3. Starmaker By Kana-Boon
My Hero Academia is a supernatural science fiction anime series released in 2014. The series’ fourth season’s opening theme for the first 14 episodes was Polaris by Blue Encount, and the remaining episodes used Starmaker by rock band KANA-BOON. The pop-slash-rock song features catchy tunes and an overall bubbly vibe. When Starmaker was used as My Hero Academia’s opening song, the series had a school festival plotline going on, and the bubbly track was perfect for setting up the vibe. Even though the series got a lot of hate and trolls for its opening theme choices, Starmaker was the one track nobody could find faults with.
4. Departure! By Masatoshi Ono
Masatoshi Ono is a Japan-based singer-songwriter and vocal coach who specializes in rock and heavy metal music genre. The 2008 song “Departure!”, his first single in eight years, served as the anime series HUNTER X HUNTER’s first and only opening theme. The song became one of the most revered and iconic anime themes of all time, blending the genres of progressive rock and Japanese pop (J-pop). The catchy and upbeat song is in stark contrast to the anime’s dark theme and undertones, which allowed fans a bit of fun when things went a little downturn.
5. Bloody Stream By CODA
Japanese singer-songwriter Kazusou Oda, better known by his professional name CODA, is credited with producing and recording many of the songs of the anime series Jojo’s Bizarre Adventure and played a vital role in defining the series’ music score. The series’ second opening theme song, Bloody Stream, is CODA’s most prominent contribution to the music score. The opening theme is a Japanese pop acid jazz number with an incredibly catchy tune. The brass section added in the full version of Bloody Stream makes the song even more captivating and a notable track in Jojo’s Bizarre Adventure’s music score.
6. Zankyo Sanka By Aimer
Japanese singer and lyricist Aimer has produced the most well-known opening theme for the popular anime series Demon Slayer, Zankyo Sanka. Translated in English as Reverberant Melody, the song was featured during the series’ entertainment district story arc. The song’s composition is very well, accentuated by radiant piano sounds and a brass section. The artist’s brilliant lyrical style also shone throughout the song, and the presence of extemporizations added a magical touch. Zankyo Sanka peaked at #1 on Billboard Japan Hot 100 upon its release and received over 200 million in just a couple of months.
7. Unravel By TK
Member Toru Kitajima (better known as TK), from the rock trio Ling Tosite Sigure sang the song Unravel, which was featured as Tokyo Ghoul’s opening theme song. It was the debut single from TK. Unravel was first featured as the ending theme of the series’ first episode and from the second episode onwards, continued as the opening theme.
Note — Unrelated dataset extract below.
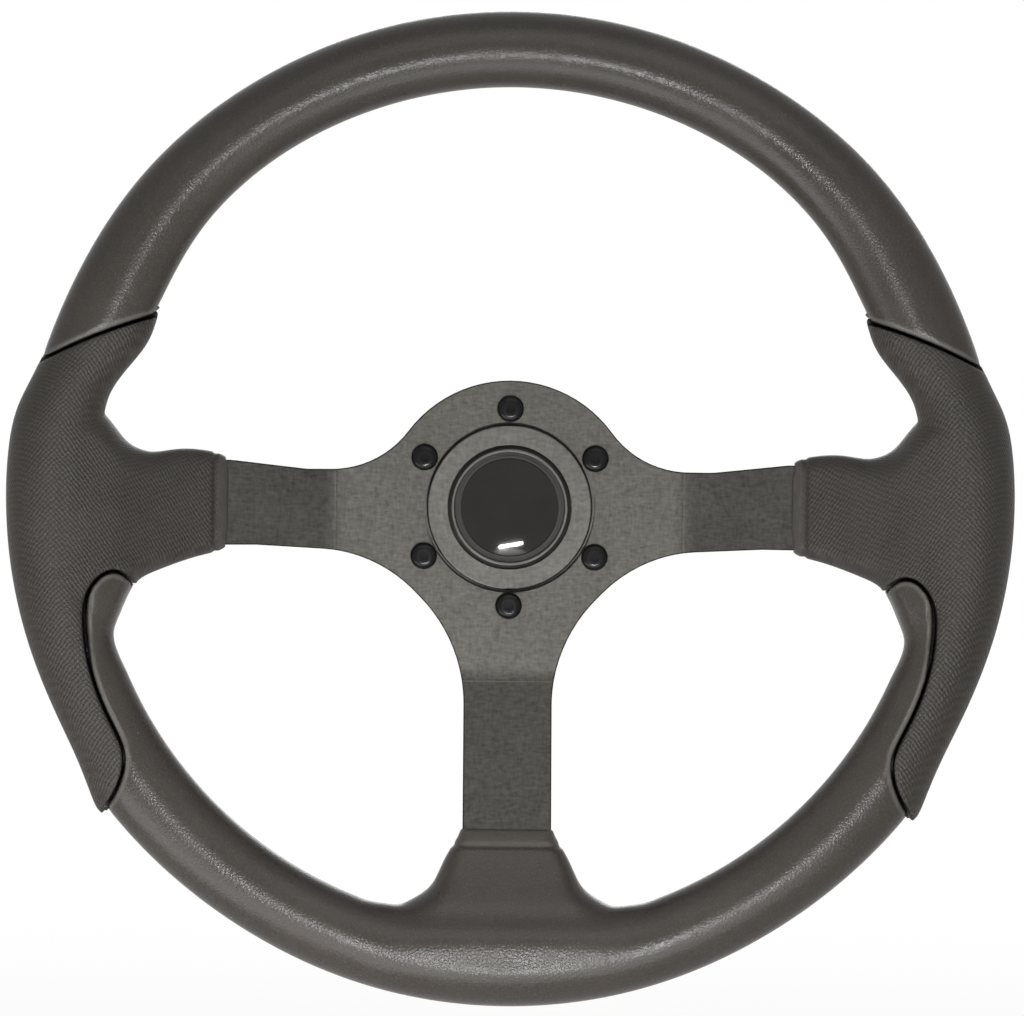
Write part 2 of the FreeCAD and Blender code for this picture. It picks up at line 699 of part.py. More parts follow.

Unravel is a fusion of indie and rock genres and showcases TK’s ethereal vocals. The melancholy lyrics and the resonant background music made Unravel a standout track on Tokyo Ghoul’s soundtrack.
8. Punky Funky Love By GRANRODEO
GRANRODEO is a Japanese rock band specializing in producing and recording anime songs. Their 24th single Punky Funky Love was the opening theme song for Kuroko’s Basketball’s third season. The rock band meticulously constructed this track and the unique blend of Japanese pop/rock and metal music makes this song the best opening song from the series. Punky Funky Love was the opening song for Kuroko’s Basketball in its third season, and the time the series had the winter tournament plotline going on, this upbeat track resonated well with the scene.
9. Kaikai Kitan By Eve
Kaikai Kitan by Japanese singer Eve’s first song in 10 months. Eve was reading the manga Jujutsu Kaisen, which was the source material for the anime series, and it came as a surprise for Eve that his song was chosen for the series’ opening theme song. The artist read the manga religiously to perfectly re-produce the song so that it captured the essence of the series. A chorus was added later on director Seong Hu Park’s insistence. Kaikai Kitan features fast-paced melodies and some elements of hip-hop, and the lyrics were modified to subtly tell some events from the series.
10. Paradise By Rude-α
Paradise is the second single by Japanese musical artist Rude-α, and it was used as the opening theme song for the anime series SK8 The Infinity. While the anime has other notable tracks, “Paradise” is worth mentioning. This Japanese pop song is incredibly catchy and upbeat and is up to par with an anime that features an exhilarating sport such as skateboarding.